Vor diesem Hintergrund scheint es sich bei dem Angriff auf Noel Martin lediglich um ein weiteres Beispiel fremdenfeindlicher Exzesse zu handeln, wenn auch mit extremen Folgen: der aus Jamaika stammende, in Birmingham als Bauarbeiter tätige Noel Martin kommt in den Neunziger Jahren, zusammen mit ca. 80.000 weiteren Bauarbeitern aus Irland und Großbritannien nach Ostdeutschland. Im Juni 1996 wird der damals 37jährige Martin zusammen mit zwei Kollegen im brandenburgischen Mahlow zunächst angepöbelt und dann im Pkw verfolgt. Als die Täter einen Stein in ein Fenster des Wagens von Noel Martin werfen, verliert dieser die Kontrolle über sein Fahrzeug, überschlägt sich mehrmals und prallt schließlich gegen einen Baum. Nach wochenlangem Koma wacht Noel Martin auf, bleibt aber vom Hals abwärts querschnittsgelähmt. Noel Martin spürt weder Hunger, noch Schmerz oder Berührung. Da er keine Muskelkraft besitzt, gehorchen seine Muskeln auch seinem Willen nicht und er muss sich rhythmisch gegen den Bauch schlagen lassen, wenn er husten möchte oder Blase und Darm entleeren lassen. Nach dem Angriff wurde Noel Martin zunächst von seiner Lebensgefährtin Jacqueline Shields gepflegt, diese erlag im Jahr 2000 jedoch einem Krebsleiden, nachdem sie Martin zwei Tage vor ihrem Tod heiratete. Noel Martin engagierte und engagiert sich vor und nach dem Tod seiner Lebensgefährtin/Frau gegen Fremdenfeindlichkeit, reist im Jahre 2001 nach Mahlow und initiiert im selben Jahr auch den Jacqueline-und-Noel-Martin-Fonds, der den Austausch von Jugendlichen aus Birmingham und der Region Brandenburg fördert und für den das Land Brandenburg Geld gibt. Darüber hinaus hat Noel Martin sein Leben in dem Buch „Nenn es: mein Leben“ beschrieben, das im von Loeper Verlag erschienen ist und vom brandenburgischen Ministerpräsidenten Matthias Platzeck im April 2007 vorgestellt wurde.
Aufsehen erregte Noel Martin zuletzt jedoch nicht primär wegen seines unermüdlichen und bewundernswürdigen Engagements, sondern wegen der im Sommer 2006 erfolgten Ankündigung, an seinem 48. Geburtstag im Juli diesen Jahres mit Hilfe der Schweizer Organisation Dignitas durch Freitod aus dem Leben zu scheiden, indem er sich in die Schweiz begeben und dort ein Gift injizieren lassen werde.
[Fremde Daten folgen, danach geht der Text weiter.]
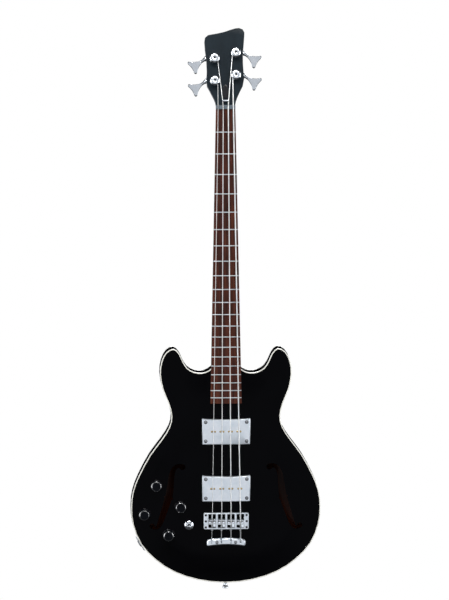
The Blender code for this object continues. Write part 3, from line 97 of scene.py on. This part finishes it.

Noel Martin hatte sich nach dem Unfall eine Frist von zehn Jahren gesetzt, nach der er entscheiden werde, ob er weiterleben wolle und sei jetzt zu dem Entschluss gekommen, den Freitod zu wählen. Zwar wurde der Termin zwischenzeitlich verschoben, da Noel Martin noch einige bürokratische Dinge erledigen muss, wie etwa die Verwendung seines Vermögens nach seinem Freitod für Bildungsprojekte für schwarze Kinder in Afrika und Jamaika, die grundsätzliche Entscheidung für den Freitod wurde aber, soweit ersichtlich, keinesfalls revidiert.
Angesichts der soeben geschilderten Geschichte von Noel Martin verbietet sich meiner Ansicht nach jedes Urteil, ja jede Belehrung gleich welcher Art. Die Entscheidung von Noel Martin, wie immer man zu ihr auch stehen mag, verdient vielmehr uneingeschränkten Respekt, vorausgesetzt sie ist das Ergebnis einer freien Entscheidung.